Doctor Who: 'The monsters fired my creative brain up'
- Published
The artist behind many pieces of classic Doctor Who artwork said it was watching the show as a child that "fired up my creative brain".
Colin Howard, from Norwich, created artwork for the show's VHS covers, magazines, comics and novels.
For the last 10 years, he has been living with multiple sclerosis (MS) and has now compiled a book as a "pictorial record" of his work.
The artist said drawing was always "a great creative, artistic escape".
Towards the end of the 1990s, digital artwork became more common on VHS and DVD covers - and Mr Howard moved into other work.
But he was able to return to the Doctor Who franchise to work on the releases of animated versions of lost episodes.
He said: "As a kid I always liked the Ray Harryhausen films, I had a thing about monsters.
"In Doctor Who almost every week there was a new monster to scare you as a child and it just fired my creative brain up.
"I used to love to sketch them down and do my own versions of them and it's just something that kept me very busy."
A book of his artwork comes out later this year and is named Timeslides, after an episode of the sci-fi sitcom Red Dwarf, which was another show he produced artwork for.
He said he was surprised when fans got in touch to say "how much my art means to them, it is just something I never considered would be possible".
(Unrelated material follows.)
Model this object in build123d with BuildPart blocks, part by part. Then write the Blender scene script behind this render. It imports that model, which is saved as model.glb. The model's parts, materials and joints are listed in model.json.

The artist said his MS diagnosis "originally wasn't such a problem".
"It mostly affected my legs - but I had a tingling sensation in my hands and low-level numbness," he said.
"That's increased more and more, my hand is shaking, it's getting more and more difficult to do intricate fine work, I'm dropping things a lot," he added.
Professional work had "gone out the window", he said, but he would continue to draw and paint.
When describing the condition, he recalls one Doctor Who episode he designed a VHS cover for - The Five Doctors.
After one of the Doctors is "scooped up by a time scoop", actor Peter Davison "clutches his chest and says 'part of me is ripped away like a melted iceberg'", he said.
"That's how MS feels. You're used to doing things and suddenly you can't anymore."